Nel secondo dei suoi articoli sulla traduzione di Madame Bovary, Lydia Davis torna a raccontare cosa significhi doversi confrontare con un gran numero di traduzioni precedenti.
Ogni volta che ne scopriva una nuova, infatti, a una prima lettura la trovava quasi sempre ben fatta, e si chiedeva se il suo lavoro non fosse in definitiva inutile. Ma poi, confrontando la traduzione con l'originale, cominciava a rendersi conto dei suoi difetti.
Per esempio, ecco una frase dall'ultima pagina del libro, presa da una delle precedenti traduzioni: “Cantharides beetles droned busily round the flowering lilies.” Tutto bene, dice Davis, finché non la si confronta con il francese: “des cantharides bourdonnaient autour des lis en fleur.” Perché, si chiede, quell'aggiunta stereotipata e gratuita di “busily,” che personifica le api proprio quando Flaubert era così attento a eliminare le metafore?
Quando leggiamo, spiega Davis, ci adattiamo in fretta allo stile del traduttore, e se questo non presenta ovvi problemi smettiamo di notarlo e ci lasciamo catturare dalla storia. E se la storia è abbastanza potente, come avviene in un grande libro come Madame Bovary, riesce a catturarci anche attraverso una traduzione non eccelsa. Finché non lo confrontiamo con l'originale, non sappiamo quel che ci perdiamo. O quello che leggiamo in più, come nel caso della traduzione di Gerard Hopkins, il quale, come scrive Davis nell'introduzione al libro, "aggiunge materiale praticamente in ogni frase".
Ecco un esempio, tratto dalle prime pagine del romanzo di Flaubert, delle differenze tra alcune delle traduzioni esistenti, effettuate nell'arco di 125 anni. L'esempio è tratto dall'articolo di Julian Barnes "Writer’s Writer and Writer’s Writer’s Writer", pubblicato sulla London Review of Books. La frase è questa: Aussi poussa-t-il comme un chêne. Il acquit de fortes mains, de belles couleurs.
1) Meanwhile he grew like an oak; he was strong of hand, fresh of colour.
2) And so he grew like an oak-tree, and acquired a strong pair of hands and a fresh colour.
3) He grew like a young oak-tree. He acquired strong hands and a good colour.
4) He throve like an oak. His hands grew strong and his complexion ruddy.
5) And so he grew up like an oak. He had strong hands, a good colour.

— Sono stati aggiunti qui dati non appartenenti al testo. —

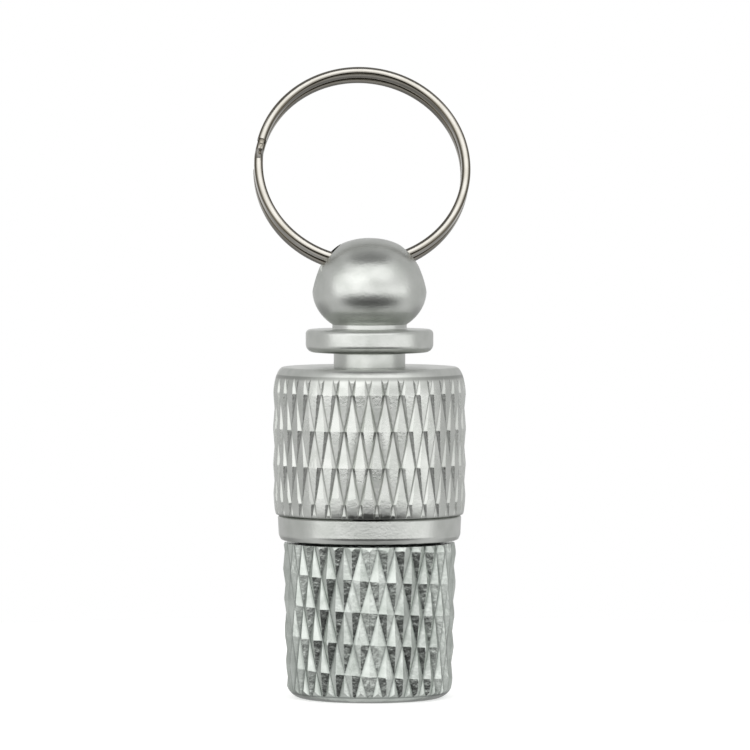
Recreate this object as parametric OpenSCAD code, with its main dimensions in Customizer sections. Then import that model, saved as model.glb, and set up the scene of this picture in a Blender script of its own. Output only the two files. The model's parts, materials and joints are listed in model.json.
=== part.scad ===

6) And so he grew like an oak. He acquired strong hands, good colour.
Tutte contengono le stesse informazioni, ma solo le parole "he", "like" e "strong" ritornano in ciascuna di esse. E tutte le sei versioni - qui fornite in ordine cronologico - hanno le loro virtù.
La n.1 è quella di Eleanor Marx Aveling (1888), che Davis, durante le sue ricerche, ritrovò annotata da Nabokov (ne parlerò ancora domani); la n.2 è di Alan Russell (1950); la n.3 è di Gerard Hopkins (1948); la n.4 (la più libera) è di Francis Steegmuller (1957); la n.5 è di Geoffrey Wall (1992); e la n.6 è di Davis. Le ultime due sono le più vicine all'originale, le meno ‘interpretative’.
Qui sotto, invece, un'immagine tratta dall'articolo "Knee-Deep in 'Bovary'", pubblicato dal New York Magazine. Si tratta di una pagina della traduzione di Margaret Mauldon, pubblicata nel 2004, con note a margine di Davis. La traduzione "moderna" di Mauldon è stata criticata per i suoi anacronismi, come per esempio la frase Et, d'ailleurs, les embarras, la dépense … Ah! non, non, mille fois non! Cela eût été trop bête!, tradotta così: "And anyway there's all those problems, all that expense, as well. Oh, no! No way! It would have been too stupid." Nell'articolo "No Way, Madame Bovary", pubblicato su The Atlantic, Clive James suggerisce che un semplice e comune "No, no, a thousand times no!" sarebbe stato perfetto al posto di quel "No way", troppo moderno, troppo slang.